Below, we'll explain each section of the YAML structure, and provide an example for each subset of the schema.
Sources
The sources
array contains one or more source objects. There are currently two supported source types:
- Subgraph Entities
- Datasets
Subgraph Entities
This lets you define your own subgraphs as a pipeline source.
Example
sources:
- type: subgraphEntity
deployments:
- id: QmVcgRByfiFSzZfi7RZ21gkJoGKG2jeRA1DrpvCQ6ficNb
namespace: polygon
entity:
name: fixed_product_market_maker
Datasets
Datasets let you define Direct Indexing sources. These datasources are curated by the Goldsky team, with automated QA guaranteeing correctness.
Example
sources:
- type: dataset
name: ethereum.decoded_logs
version: 1.0.0
The name
property is based on the following pattern: <chain>.<decoded|raw>_<blocks|transactions|logs|traces>
. Please refer to supported chains for an overview of what data is available for individual chains.
Transforms
The transforms
array contains one or many transform objects, each with the following properties:
name
: The name of the transformation.type
: The type of the transformation. Currently, onlysql
is supported.sql
: The SQL query to be performed.primaryKey
: The primary key for the transformation.
Transform Example
transforms:
- name: negative_fpmm_scaled_liquidity_parameter
type: sql
sql: SELECT id FROM polygon.fixed_product_market_maker WHERE scaled_liquidity_parameter < 0
primaryKey: id
Sinks
The sinks
array contains one or many sink objects, each with the following properties:
type
: The sink type. This could bepostgres
orelasticsearch
.sourceStreamName
: The source stream name for the sink.table
: The table name to load into. This is required for sinks of typepostgres
.schema
: The schema for the sink. This is required for sinks of typepostgres
.secretName
: The name of the secret for the sink. This could beAPI_POSTGRES_CREDENTIALS
orREDPANDA_CREDENTIALS
.topic
: The topic to produce to.

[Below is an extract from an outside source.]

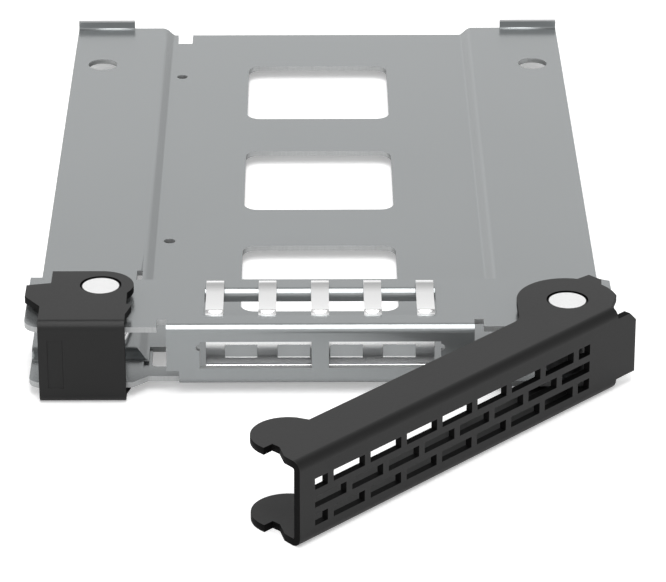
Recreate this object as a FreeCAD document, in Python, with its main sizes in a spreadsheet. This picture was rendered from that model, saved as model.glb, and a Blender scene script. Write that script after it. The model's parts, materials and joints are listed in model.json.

This is required for sinks of typekafka
.
Sink Example
sinks:
- type: postgres
sourceStreamName: negative_fpmm_scaled_liquidity_parameter
table: test_negative_fpmm_scaled_liquidity_parameter
schema: public
secretName: API_POSTGRES_CREDENTIALS
End to end examples
Syncing a subgraph into postgres
This pipeline is named polymarket-extended-1
. It pulls data from a single subgraphEntity
source, processes the data with a single SQL transformation, and stores the result into a PostgreSQL sink.
goldsky pipeline create --name polymarket-extended-1 --definition $'
sources:
- type: subgraphEntity
deployments:
- id: QmVcgRByfiFSzZfi7RZ21gkJoGKG2jeRA1DrpvCQ6ficNb
namespace: polygon
entity:
name: fixed_product_market_maker
transforms:
- name: negative_fpmm_scaled_liquidity_parameter
type: sql
sql: SELECT id FROM polygon.fixed_product_market_maker WHERE scaled_liquidity_parameter < 0
primaryKey: id
sinks:
- type: postgres
sourceStreamName: negative_fpmm_scaled_liquidity_parameter
table: test_negative_fpmm_scaled_liquidity_parameter
schema: public
secretName: API_POSTGRES_CREDENTIALS
'
Merging subgraphs cross-chain
This pipeline is named poap-extended-1
. It pulls data from two subgraphEntity
sources, does not perform any transformations, and stores the result into two separate PostgreSQL sinks.
goldsky pipeline create --name poap-extended-1 --definition '
sources:
- type: subgraphEntity
deployments:
- id: QmbsFSmqsWFFcbxnGedXifyeTbKBSypczRcwPrBxdQdyXE
- id: QmNSwC6QjZSFcSm2Tmoy6Van7g6zSEqD3yz4tDWRFdZiKh
- id: QmZUh5Rp3edMhYj3wCH58zSNvZvrPSQyeM6AN5HTmyw2Ch
namespace: hashflow_cross_chain
entity:
name: pool_created
- type: subgraphEntity
deployments:
- id: QmbsFSmqsWFFcbxnGedXifyeTbKBSypczRcwPrBxdQdyXE
- id: QmNSwC6QjZSFcSm2Tmoy6Van7g6zSEqD3yz4tDWRFdZiKh
- id: QmZUh5Rp3edMhYj3wCH58zSNvZvrPSQyeM6AN5HTmyw2Ch
namespace: hashflow_cross_chain
entity:
name: update_router_permissions
transforms:
sinks:
- type: postgres
sourceStreamName: hashflow_cross_chain.pool_created
table: test_pool_created
schema: public
secretName: API_POSTGRES_CREDENTIALS
- type: postgres
sourceStreamName: hashflow_cross_chain.update_router_permissions
table: test_update_router_permissions
schema: public
secretName: API_POSTGRES_CREDENTIALS
'
Syncing a dataset into a postgres database
This pipeline is named decoded-logs
. It pulls data from a curated goldsky dataset, without performing any transformations, and stores the result into a PostgreSQL sink, in a table called eth_logs
in the goldsky
schema.
sources:
- name: ethereum.decoded_logs
version: 1.0.0
type: dataset
startAt: latest
transforms:
- sql: |
SELECT
id,
address,
event_signature,
event_params,
raw_log.block_number as block_number,
raw_log.block_hash as block_hash,
raw_log.transaction_hash as transaction_hash
FROM
ethereum.decoded_logs
name: logs
type: sql
primaryKey: id
sinks:
- type: postgres
table: eth_logs
schema: goldsky
secretName: API_POSTGRES_CREDENTIALS
sourceStreamName: logs
'
These examples should provide a good starting point and reference for creating your data pipeline definitions in Goldsky.